[Extracted records]
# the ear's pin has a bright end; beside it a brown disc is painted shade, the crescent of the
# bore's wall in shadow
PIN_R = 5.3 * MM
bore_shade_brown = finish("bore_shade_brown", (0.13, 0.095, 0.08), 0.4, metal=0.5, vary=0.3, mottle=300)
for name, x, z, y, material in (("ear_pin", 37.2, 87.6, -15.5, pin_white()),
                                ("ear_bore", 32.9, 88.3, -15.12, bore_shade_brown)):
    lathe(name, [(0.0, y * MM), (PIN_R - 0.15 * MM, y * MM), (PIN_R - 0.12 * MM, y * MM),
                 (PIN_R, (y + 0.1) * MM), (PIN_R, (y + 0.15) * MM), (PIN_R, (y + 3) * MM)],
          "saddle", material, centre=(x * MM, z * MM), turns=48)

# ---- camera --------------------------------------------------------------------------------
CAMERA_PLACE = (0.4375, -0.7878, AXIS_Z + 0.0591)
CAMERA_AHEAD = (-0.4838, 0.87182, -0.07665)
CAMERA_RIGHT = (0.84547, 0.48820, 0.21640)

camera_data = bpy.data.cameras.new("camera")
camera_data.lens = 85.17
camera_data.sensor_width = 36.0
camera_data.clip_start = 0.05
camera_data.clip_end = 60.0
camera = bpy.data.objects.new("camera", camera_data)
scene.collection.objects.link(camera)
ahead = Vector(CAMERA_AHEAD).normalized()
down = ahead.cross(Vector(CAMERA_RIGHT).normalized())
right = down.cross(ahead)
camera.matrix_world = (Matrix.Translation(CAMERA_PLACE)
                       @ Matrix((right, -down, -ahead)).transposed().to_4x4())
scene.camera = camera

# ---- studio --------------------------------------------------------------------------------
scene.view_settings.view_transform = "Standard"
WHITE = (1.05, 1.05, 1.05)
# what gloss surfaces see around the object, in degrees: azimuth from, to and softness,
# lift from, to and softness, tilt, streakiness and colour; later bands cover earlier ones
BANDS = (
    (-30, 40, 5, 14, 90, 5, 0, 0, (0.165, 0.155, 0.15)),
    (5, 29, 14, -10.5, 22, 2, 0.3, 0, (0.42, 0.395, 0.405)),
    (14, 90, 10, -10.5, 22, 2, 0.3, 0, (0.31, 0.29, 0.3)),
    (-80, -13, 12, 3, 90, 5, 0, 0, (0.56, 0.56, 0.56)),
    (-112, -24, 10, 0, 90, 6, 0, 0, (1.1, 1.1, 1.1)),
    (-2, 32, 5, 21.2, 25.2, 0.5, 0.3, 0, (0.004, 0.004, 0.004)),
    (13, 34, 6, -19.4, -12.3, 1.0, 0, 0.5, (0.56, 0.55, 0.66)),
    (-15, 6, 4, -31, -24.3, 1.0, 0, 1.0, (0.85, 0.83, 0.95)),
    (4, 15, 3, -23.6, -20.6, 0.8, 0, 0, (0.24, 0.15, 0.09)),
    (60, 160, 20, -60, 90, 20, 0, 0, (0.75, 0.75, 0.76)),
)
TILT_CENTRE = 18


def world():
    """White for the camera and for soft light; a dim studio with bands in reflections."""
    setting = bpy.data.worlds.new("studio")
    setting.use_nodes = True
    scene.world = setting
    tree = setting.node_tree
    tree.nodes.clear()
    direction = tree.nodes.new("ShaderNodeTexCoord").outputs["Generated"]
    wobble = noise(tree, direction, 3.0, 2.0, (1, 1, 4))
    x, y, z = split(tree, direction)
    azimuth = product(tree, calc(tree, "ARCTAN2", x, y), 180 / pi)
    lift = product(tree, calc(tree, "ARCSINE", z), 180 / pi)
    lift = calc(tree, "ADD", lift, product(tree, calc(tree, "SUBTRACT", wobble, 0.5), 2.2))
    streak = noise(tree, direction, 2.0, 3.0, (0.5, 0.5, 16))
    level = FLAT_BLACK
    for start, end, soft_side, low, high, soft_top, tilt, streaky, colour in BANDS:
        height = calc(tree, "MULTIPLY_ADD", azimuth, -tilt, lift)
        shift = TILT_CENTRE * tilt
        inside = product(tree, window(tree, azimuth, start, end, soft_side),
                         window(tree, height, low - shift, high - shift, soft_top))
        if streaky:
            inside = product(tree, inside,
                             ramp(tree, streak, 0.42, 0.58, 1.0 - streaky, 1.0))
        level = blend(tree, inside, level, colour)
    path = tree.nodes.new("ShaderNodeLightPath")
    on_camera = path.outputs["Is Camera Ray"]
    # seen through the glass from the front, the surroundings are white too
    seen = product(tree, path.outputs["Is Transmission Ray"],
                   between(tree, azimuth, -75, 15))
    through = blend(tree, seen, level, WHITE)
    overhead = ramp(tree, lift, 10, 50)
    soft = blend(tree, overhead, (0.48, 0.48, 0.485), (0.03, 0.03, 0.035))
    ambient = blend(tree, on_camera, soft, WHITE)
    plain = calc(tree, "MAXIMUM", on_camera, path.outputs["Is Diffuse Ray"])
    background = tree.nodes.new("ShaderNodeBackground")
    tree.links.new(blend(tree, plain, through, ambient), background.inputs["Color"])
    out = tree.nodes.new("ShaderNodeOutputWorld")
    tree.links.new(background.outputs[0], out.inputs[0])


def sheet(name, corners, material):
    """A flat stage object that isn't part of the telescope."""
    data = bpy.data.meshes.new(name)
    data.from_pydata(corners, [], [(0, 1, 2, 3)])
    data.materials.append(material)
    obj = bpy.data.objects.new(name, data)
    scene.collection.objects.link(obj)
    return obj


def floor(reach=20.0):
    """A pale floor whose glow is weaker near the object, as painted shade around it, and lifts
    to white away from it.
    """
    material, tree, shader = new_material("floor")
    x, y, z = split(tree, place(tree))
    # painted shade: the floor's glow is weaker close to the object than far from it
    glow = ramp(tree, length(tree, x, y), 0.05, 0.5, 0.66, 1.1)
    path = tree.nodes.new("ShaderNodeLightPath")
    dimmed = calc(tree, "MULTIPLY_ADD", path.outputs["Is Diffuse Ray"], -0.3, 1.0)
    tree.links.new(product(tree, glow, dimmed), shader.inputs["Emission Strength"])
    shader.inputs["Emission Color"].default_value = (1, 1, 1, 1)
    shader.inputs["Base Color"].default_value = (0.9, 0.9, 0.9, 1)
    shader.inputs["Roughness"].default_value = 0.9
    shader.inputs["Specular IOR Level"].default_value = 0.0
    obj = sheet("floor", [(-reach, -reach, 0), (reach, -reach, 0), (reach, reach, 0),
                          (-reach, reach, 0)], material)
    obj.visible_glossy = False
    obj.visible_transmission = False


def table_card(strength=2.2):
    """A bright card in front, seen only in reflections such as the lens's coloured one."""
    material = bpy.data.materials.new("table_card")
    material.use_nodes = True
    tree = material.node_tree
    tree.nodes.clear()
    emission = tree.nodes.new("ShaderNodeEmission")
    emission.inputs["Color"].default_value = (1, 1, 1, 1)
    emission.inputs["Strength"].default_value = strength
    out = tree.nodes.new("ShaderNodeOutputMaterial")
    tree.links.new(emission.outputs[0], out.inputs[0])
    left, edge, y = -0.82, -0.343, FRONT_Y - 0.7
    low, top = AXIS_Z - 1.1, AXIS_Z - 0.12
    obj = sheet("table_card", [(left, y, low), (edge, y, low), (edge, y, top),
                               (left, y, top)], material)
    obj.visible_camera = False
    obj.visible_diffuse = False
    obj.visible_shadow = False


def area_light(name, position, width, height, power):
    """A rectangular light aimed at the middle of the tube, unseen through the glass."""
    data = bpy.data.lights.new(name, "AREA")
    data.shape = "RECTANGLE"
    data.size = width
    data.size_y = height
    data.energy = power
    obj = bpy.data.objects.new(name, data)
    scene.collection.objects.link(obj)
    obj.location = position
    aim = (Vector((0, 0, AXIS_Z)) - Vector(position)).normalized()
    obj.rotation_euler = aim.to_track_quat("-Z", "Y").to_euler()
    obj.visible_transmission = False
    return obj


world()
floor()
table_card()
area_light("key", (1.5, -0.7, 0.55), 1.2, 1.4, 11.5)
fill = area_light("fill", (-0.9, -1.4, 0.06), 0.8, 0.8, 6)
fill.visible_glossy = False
--
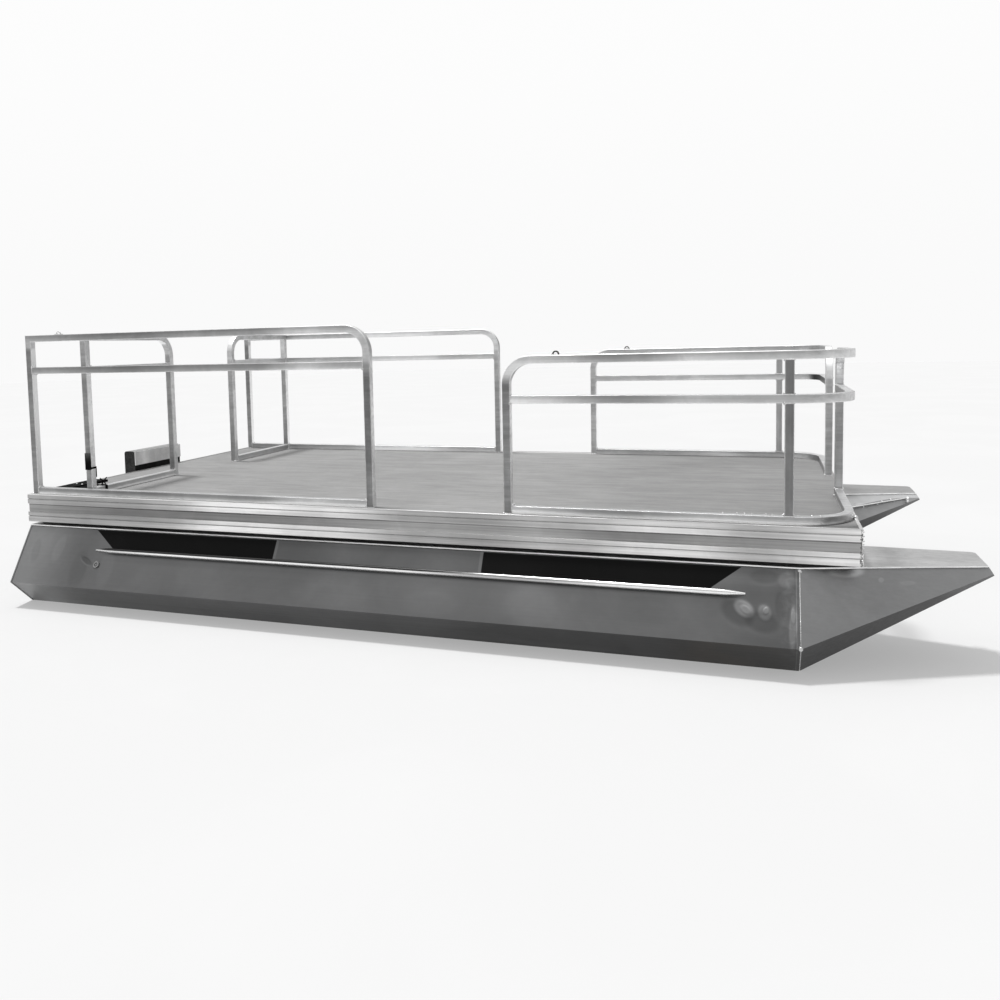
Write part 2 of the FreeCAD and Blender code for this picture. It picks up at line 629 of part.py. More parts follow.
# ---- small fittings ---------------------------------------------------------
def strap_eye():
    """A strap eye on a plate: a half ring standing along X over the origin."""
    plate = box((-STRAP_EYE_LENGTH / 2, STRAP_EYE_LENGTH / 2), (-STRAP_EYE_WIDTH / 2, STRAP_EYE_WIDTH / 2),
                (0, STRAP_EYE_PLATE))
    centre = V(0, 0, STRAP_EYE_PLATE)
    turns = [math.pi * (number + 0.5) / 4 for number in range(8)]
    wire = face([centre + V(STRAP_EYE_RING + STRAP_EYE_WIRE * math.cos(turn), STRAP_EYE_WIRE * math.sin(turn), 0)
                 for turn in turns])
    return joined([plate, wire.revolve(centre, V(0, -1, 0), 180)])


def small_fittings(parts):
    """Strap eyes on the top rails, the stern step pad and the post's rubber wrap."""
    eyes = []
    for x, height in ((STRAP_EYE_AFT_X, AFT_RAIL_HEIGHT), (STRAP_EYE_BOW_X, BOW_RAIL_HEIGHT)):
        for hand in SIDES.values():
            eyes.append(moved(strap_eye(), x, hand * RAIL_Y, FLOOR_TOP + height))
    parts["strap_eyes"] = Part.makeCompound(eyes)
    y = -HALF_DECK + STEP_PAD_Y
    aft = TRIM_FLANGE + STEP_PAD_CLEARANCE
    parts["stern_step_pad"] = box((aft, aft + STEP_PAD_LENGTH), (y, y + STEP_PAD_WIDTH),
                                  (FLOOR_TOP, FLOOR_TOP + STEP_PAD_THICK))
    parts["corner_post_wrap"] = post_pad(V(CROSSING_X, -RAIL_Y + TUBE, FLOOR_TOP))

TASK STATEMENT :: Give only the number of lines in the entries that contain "Write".

COMPLETE RESPONSE :: 1